PROBLEM DETAILS
From the listing below, pull out all lines with "that" in them.
--- DATA FOR PROCESSING ---
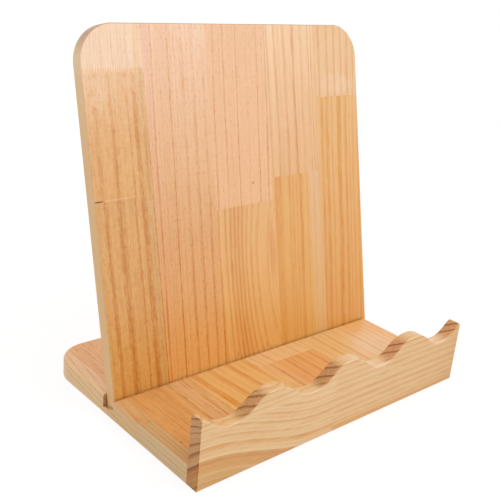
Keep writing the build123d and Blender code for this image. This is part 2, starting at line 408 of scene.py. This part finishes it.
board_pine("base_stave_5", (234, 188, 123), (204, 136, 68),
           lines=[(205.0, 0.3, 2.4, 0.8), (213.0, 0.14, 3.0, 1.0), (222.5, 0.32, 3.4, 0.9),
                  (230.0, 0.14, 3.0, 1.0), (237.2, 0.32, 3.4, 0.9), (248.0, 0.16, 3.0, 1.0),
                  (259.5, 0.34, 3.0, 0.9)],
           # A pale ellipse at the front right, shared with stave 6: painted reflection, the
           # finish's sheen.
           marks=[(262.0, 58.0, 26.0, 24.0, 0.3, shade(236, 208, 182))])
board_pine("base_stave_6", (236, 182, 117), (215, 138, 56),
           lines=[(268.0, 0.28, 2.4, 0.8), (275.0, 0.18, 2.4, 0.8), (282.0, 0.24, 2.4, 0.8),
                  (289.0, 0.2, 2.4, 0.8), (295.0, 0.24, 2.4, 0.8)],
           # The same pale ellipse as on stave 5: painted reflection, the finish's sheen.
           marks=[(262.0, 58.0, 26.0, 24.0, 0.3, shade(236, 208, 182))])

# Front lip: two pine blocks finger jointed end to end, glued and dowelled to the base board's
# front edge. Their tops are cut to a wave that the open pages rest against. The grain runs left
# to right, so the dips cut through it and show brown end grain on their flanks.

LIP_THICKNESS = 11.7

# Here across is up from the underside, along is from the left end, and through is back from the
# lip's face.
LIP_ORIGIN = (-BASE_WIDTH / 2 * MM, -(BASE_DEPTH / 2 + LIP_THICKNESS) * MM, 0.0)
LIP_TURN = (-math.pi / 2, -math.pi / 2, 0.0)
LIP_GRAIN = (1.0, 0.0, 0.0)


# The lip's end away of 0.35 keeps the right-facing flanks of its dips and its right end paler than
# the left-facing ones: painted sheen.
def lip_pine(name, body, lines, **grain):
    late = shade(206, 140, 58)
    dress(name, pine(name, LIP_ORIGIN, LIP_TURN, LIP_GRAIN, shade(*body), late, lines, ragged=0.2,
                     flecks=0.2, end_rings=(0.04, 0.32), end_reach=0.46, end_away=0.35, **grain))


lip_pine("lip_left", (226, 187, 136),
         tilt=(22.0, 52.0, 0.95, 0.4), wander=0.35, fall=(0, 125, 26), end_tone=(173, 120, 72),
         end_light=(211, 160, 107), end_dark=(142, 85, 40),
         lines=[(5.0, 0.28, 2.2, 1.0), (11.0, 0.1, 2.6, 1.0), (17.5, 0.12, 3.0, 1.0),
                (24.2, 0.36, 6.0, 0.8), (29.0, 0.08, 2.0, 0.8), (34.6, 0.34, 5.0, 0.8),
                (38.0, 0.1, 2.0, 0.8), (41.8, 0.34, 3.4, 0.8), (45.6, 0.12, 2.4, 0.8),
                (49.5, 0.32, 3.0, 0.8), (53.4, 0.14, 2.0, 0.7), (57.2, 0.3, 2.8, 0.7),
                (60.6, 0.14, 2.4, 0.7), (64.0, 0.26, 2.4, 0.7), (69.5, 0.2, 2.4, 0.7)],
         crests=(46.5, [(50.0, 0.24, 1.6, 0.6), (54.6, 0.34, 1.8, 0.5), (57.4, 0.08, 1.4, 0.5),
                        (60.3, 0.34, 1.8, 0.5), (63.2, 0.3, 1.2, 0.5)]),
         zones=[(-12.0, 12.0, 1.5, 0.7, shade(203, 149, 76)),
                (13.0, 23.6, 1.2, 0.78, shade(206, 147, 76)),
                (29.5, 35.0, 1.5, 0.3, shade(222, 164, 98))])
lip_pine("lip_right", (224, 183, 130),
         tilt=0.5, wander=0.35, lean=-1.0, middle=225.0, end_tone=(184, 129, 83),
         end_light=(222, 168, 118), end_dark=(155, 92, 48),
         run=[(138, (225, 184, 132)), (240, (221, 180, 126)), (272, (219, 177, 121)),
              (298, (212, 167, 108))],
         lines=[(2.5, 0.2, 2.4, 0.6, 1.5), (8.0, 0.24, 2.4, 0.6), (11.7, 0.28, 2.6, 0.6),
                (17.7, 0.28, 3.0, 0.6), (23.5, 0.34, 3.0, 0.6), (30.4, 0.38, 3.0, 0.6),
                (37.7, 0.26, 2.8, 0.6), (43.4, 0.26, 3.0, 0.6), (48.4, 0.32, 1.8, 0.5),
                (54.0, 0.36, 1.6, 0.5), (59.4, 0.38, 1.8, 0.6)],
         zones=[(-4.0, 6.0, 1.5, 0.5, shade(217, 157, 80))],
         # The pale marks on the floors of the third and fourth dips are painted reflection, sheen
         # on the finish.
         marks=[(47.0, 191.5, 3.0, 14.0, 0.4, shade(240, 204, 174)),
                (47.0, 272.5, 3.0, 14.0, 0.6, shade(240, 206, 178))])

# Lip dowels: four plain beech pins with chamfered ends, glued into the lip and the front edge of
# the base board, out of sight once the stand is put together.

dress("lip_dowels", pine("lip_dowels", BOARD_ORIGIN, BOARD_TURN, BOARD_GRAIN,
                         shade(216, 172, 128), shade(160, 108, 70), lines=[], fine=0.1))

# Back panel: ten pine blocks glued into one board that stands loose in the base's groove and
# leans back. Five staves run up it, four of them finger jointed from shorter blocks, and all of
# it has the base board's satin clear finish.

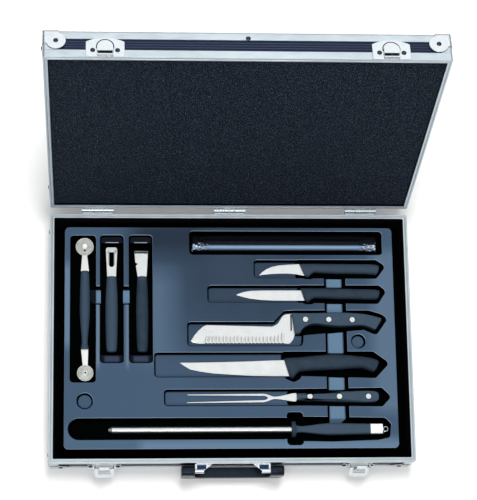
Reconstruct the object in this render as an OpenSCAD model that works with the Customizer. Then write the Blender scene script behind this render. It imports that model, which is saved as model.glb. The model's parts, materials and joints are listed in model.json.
---
THE COMPLETED TASK
# front edge. Their tops are cut to a wave that the open pages rest against. The grain runs left
# Back panel: ten pine blocks glued into one board that stands loose in the base's groove and
Reconstruct the object in this render as an OpenSCAD model that works with the Customizer. Then write the Blender scene script behind this render. It imports that model, which is saved as model.glb. The model's parts, materials and joints are listed in model.json.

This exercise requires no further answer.